Your child should get about ten hours of sleep a night. Protect this time – it's when your child grows and when the brain consolidates and organizes the vast amounts of new material it absorbs each day.
Make sure that your child's bedtime is early enough. If mornings begin at 6 in your household, your child should be in bed no later than 8 p.m. Start the bedtime routine early enough that you can have your child down in time.
You already know this about babies, but it's also true for an older child: A routine helps signal that it's time to wind down for sleep. A typical routine: a snack, a shower, pajamas, tooth-brushing, and time to read together.

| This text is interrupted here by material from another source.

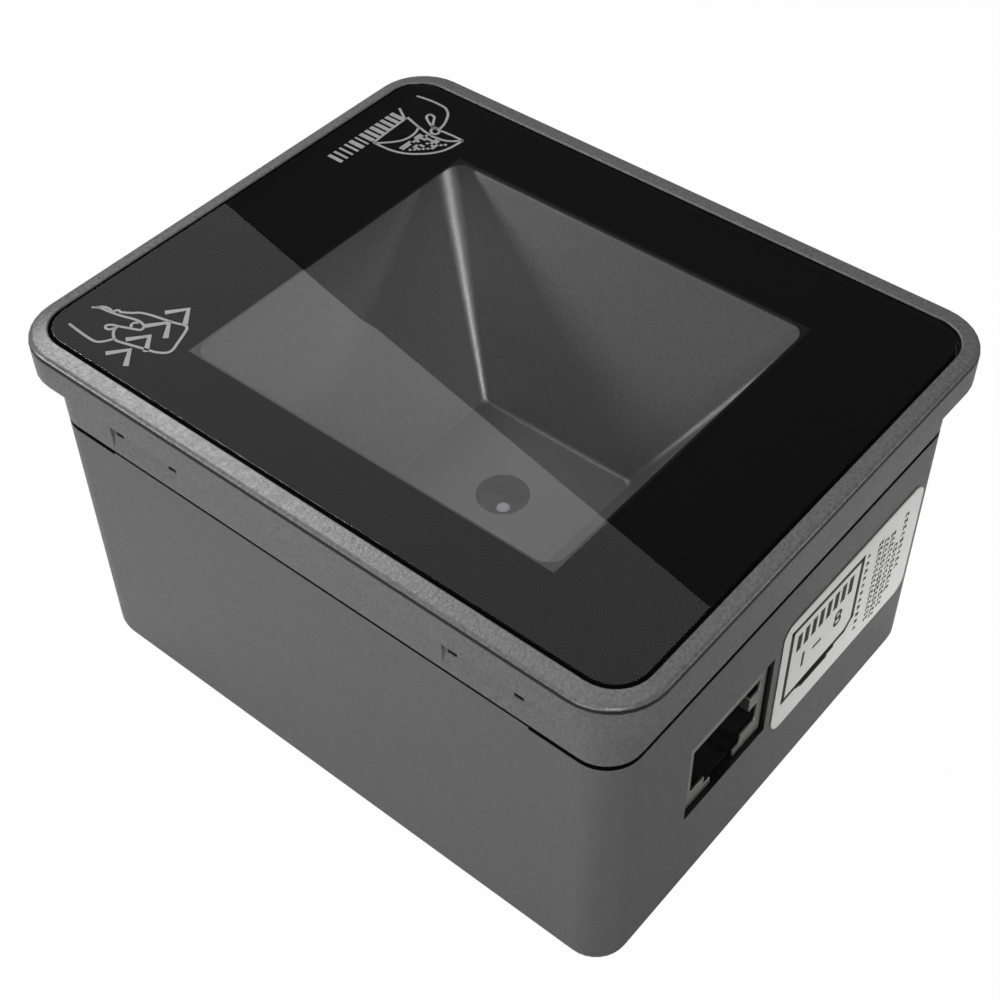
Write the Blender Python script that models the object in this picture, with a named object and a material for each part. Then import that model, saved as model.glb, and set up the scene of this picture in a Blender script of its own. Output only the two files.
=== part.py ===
"""Fixed barcode and card reader for flush mounting in a panel, in metres, +Z up.

The origin is the centre of the base. +X is the long axis, towards the face with the network socket,
and the long front side faces -Y. Every size below is in millimetres and turned to metres when a mesh is
made. Heights are worked out downwards from the top of the window glass.
"""

import math

import bmesh
import bpy

MM = 0.001

# Flange and rim of the bezel
FLANGE_LENGTH = 78.7
FLANGE_WIDTH = 63.5
OVERALL_HEIGHT = 46.2
FLANGE_THICKNESS = 4.2
FLANGE_RADIUS = 6.1
RIM_WIDTH_X = 1.85
RIM_WIDTH_Y = 2.35
RIM_FALL = 0.2
RIM_FILLET = 0.6
RIM_BREAK = 0.15
RECESS_RADIUS = 4.0

# Outer body below the flange, shared by the bezel's skirt and the lower housing
FLANGE_OVERHANG = 2.05
BODY_RADIUS = 4.0
WALL = 2.5
SKIRT_DEPTH = 7.05
GROOVE_NARROW = 0.35
GROOVE_WIDE = 0.65
LAND_LENGTH = 55.2
TONGUE_THICKNESS = 1.1
TONGUE_HEIGHT = 2.0
JOINT_CLEARANCE = 0.3
FLOOR_THICKNESS = 2.5
BASE_FILLET = 1.6

# Clip pads in the long sides of the skirt
PAD_SPACING = 44.8
PAD_WIDTH = 9.8
PAD_RECESS = 0.35
PAD_RISE = 0.5
PAD_SLOPE_HEIGHT = 2.55
PAD_TOP_MARGIN = 0.1
SLOT_SPACING = 7.8
SLOT_WIDTH = 1.1
SLOT_HEIGHT = 2.5
SLOT_DEPTH = 1.2
SLOT_RISE = 2.5

# Window glass, and the printed border round its clear window
GLASS_THICKNESS = 1.1
GLASS_CLEARANCE = 0.25
GLASS_EDGE_BREAK = 0.2
TAPE_THICKNESS = 0.4
TAPE_GAP = 0.15
TAPE_SETBACK = 0.5
RING_WIDTH_X = 3.5
RING_WIDTH_Y = 2.75
DECK_OPENING_RADIUS = 2.5
BORDER_WIDTH_X = 13.95
BORDER_WIDTH_Y = 8.3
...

Your child is old enough to shower by herself, so long as you remain within earshot. Although she's also old enough to read by herself, many eights still love to be read to, and bedtime is a cozy opportunity. A child who's reluctant to cuddle by day may be more receptive at night.
Your life now
What's good for the goslings is good for the goose and gander. You may have heard the discipline idea that it helps to frame your comments about your child's behavior as "I" or "me" statements rather than "you" statements. ("It hurts my feelings when you say the dinner I made you is gross" rather than "You're rude.")
Well, the same approach is recommended by marriage counselors when discussing spousal behaviors you dislike. Saying "Finding dirty clothes on the floor makes me feel like we're living in chaos" puts your partner less on the defensive than "You always leave dirty clothes lying around, you pig!"